Americans once dominated international tennis. In the late seventies and early eighties, stars like Jimmy Connors and Chris Evert won dozens of Grand Slam tournaments (that is, the four most prestigious annual tennis events — the US Open, the French Open, the Australian Open, and Wimbledon). Even the semifinals often featured multiple Americans at once. But that’s changed in the last decade. Since the retirement of Pete Sampras and Andre Agassi, no American male has climbed the ranks to become a top international player — and no American man has made it to a Grand Slam semifinal since 2010. The decline in top American women hasn’t been quite as severe, but that’s mainly due to one family: apart from Serena and Venus Williams, there has been just one Grand Slam semifinal appearance by an American woman since 2005.
NASCAR’s Sprint Cup Series is the top level of stock car racing in the country. When people talk about NASCAR, this series is generally what they mean — an annual schedule of 36 races on 23 different tracks that began in 1949. Each race, drivers accumulate points based on their finish and the number of laps they lead for, with 16 drivers selected to compete in the final 10 races, called the Chase for the Championship.
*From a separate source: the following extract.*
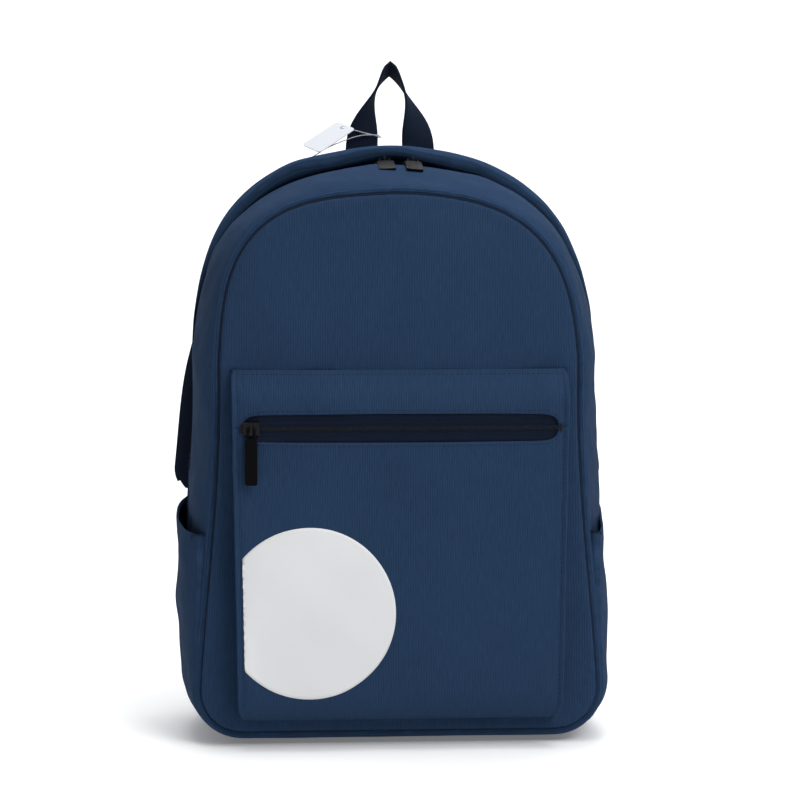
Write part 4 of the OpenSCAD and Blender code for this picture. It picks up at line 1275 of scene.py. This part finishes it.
uv = np.stack([width[:, None] * ring[None, :, 0], np.repeat(distances(path)[:, None], len(ring), 1)], -1)
carry = outward(sheet("carry_webbing", pts, webbing, uv, closed_v=True))
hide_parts("carry_loop")
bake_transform(carry)
bars = []
sideways = np.array([1.0, 0, 0])
for foot in (path[3], path[-4]):
    for dz in (-3.5, -1.5):
        row = foot + np.array([0, -1.0, dz]) * MM + np.linspace(-10, 10, 30)[:, None] * sideways * MM
        bars.append(stitches(row, forward, 1.4 * MM, 0.3 * MM, 0.3 * MM))
sew("loop_bar_tacks", bars, "pack", thread)

# %% [markdown]
# A blank card hangs from the loop's left leg on a clear filament. The filament's loose end runs out
# to the left over the top, and is the only free cord. It could hang by simulation, but it's stiff and
# short, so its path is drawn through a few points.

# %% The hang tag and its filament
def curve_through(points, n, closed=False):
    """A smooth path through points: a Catmull-Rom curve sampled evenly."""
    p = np.asarray(points, float)
    m = len(p)
    seg = m if closed else m - 1
    t = np.linspace(0, seg, n, endpoint=not closed)
    i = np.minimum(t.astype(int), seg - 1)
    u = (t - i)[:, None]
    idx = lambda k: p[(i + k) % m] if closed else p[np.clip(i + k, 0, m - 1)]
    a, b, c, d = idx(-1), idx(0), idx(1), idx(2)
    square, cube = 2 * a - 5 * b + 4 * c - d, 3 * b - a - 3 * c + d
    return 0.5 * (2 * b + (c - a) * u + square * u ** 2 + cube * u ** 3)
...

Traditionally, most races were in the Southeast, but NASCAR has expanded north and west over the past few decades, and now has races in 20 different states.
Given its place as the most popular form of auto racing in the US, there’s something you may not know about NASCAR: it’s definitely not the fastest. Unlike other types of auto racing (like Formula One), NASCAR is stock car racing, which means it ostensibly uses the same cars that anyone can purchase at a Ford dealership. In practice, the cars are now custom-built for racing and just vaguely resemble commercial sedans, but they’re still subject to high levels of restrictions that ensure they don’t go too fast for safety purposes. As a result, top speeds peaked in the 1980s and have been gradually declining since.
More so than in any other country, team sports are a huge part of the American high school experience. This chart shows which sports students play the most: the top sports by number of students participating, with men’s in green and women’s in orange. One reason that football has so many more participants is that the average roster size is so much bigger than other in other sports — it can include as many as a hundred kids, and some schools don’t even make cuts. As with college sports, the number of women in high school sports has increased dramatically since Title IX, but there are still many more men playing in total: 4.5 million, versus 3.3 million women.
The 39 other maps in this feature mainly explain the sports that most of us like to sit on our butts and watch. But this map, which shows 77 million bike rides and 19 million runs taken by people using the app Strava, is a reminder that the vast majority of athletes don’t get paid to play in front of thousands of people — they do simple things like running, biking, and walking for exercise and pleasure. A proper explanation of Sports in America can’t just be about the sports that we watch, but also those that we play ourselves. Explore the whole interactive map to see the millions of runs and rides that normal Americans (albeit ones that have GPS-enabled devices and are inclined to use such an app) have taken over the past few years.